I was going to write on another temptation tonight, but it felt forced. Instead, I’m going to go where my prayer has convicted me I need the most work.
I pray the Litany of Humility regularly (not often enough. Believe me!). In that litany, there is a powerful line where the leader (or me if I’m praying by myself) says, “From the desire of being consulted.” To which the response is “Deliver me, O Jesus” (I like the version that says ‘O,’ makes me think of Jesus saying the National Anthem at an Orioles Game). I flinch the majority of times I pray those words.
Deliver me from being consulted? What? Why? Wouldn’t it be so great for me to answer all the questions… ever. Wanting to be consulted is like me wanting to evangelize. Right?
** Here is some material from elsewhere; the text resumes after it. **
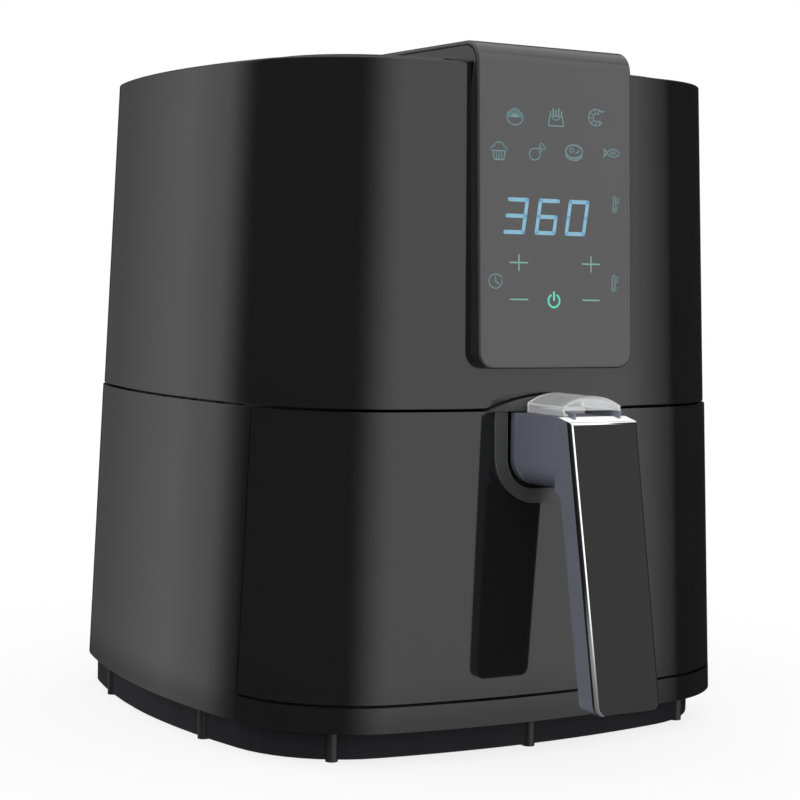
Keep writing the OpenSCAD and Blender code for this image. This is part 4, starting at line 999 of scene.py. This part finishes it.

Wrong, I need to be delivered from this desire. Please understand, it is good to be consulted and it is good to be able to engage the person seeking counsel from you. What happens, though, is in my desire to be consulted I don’t think about the person asking, but instead about myself as the person answering. I want them to know me as the best darn question answerer this side of the Mississippi. I want them to tell their friends, “Oh, you have a question. You should ask Spencer.” I wish I was kidding! However, the people that know me the best can tell you that when someone comes to me and says, “I have a question for you” I light up like 2-year-old getting ice cream. Yup, I need a little more humility in this area. But, back to the point about neglecting the person asking.
In my desire to knock my answers out of the park I commit one of two heady Christian ‘venial’ sins and one major heady Christian ‘mortal’ sin.
The ‘venial’ sins:
- I assume I know the background behind a question and so answer based on my assumption, which often gives my answer a tone or direction that doesn’t help the inquirer.
- I try to preempt future questions and in turn give an answer that is akin to shoving an essay into a fill in the blank question.
The ‘mortal’ sin:
- I forget that truly good answers must simultaneously communicate Christ to the person. Instead of offering Jesus, I find myself getting so caught up in the presentation of knowledge and the desire to craft the best answer I can that I neglect the invitation to relationship. I pridefully forget that no answer I can ever offer is more substantial, radical, life-changing, peace-giving, revolutionary, or comforting than the Person of Jesus Christ.
From the desire of being consulted… Deliver me, O Jesus.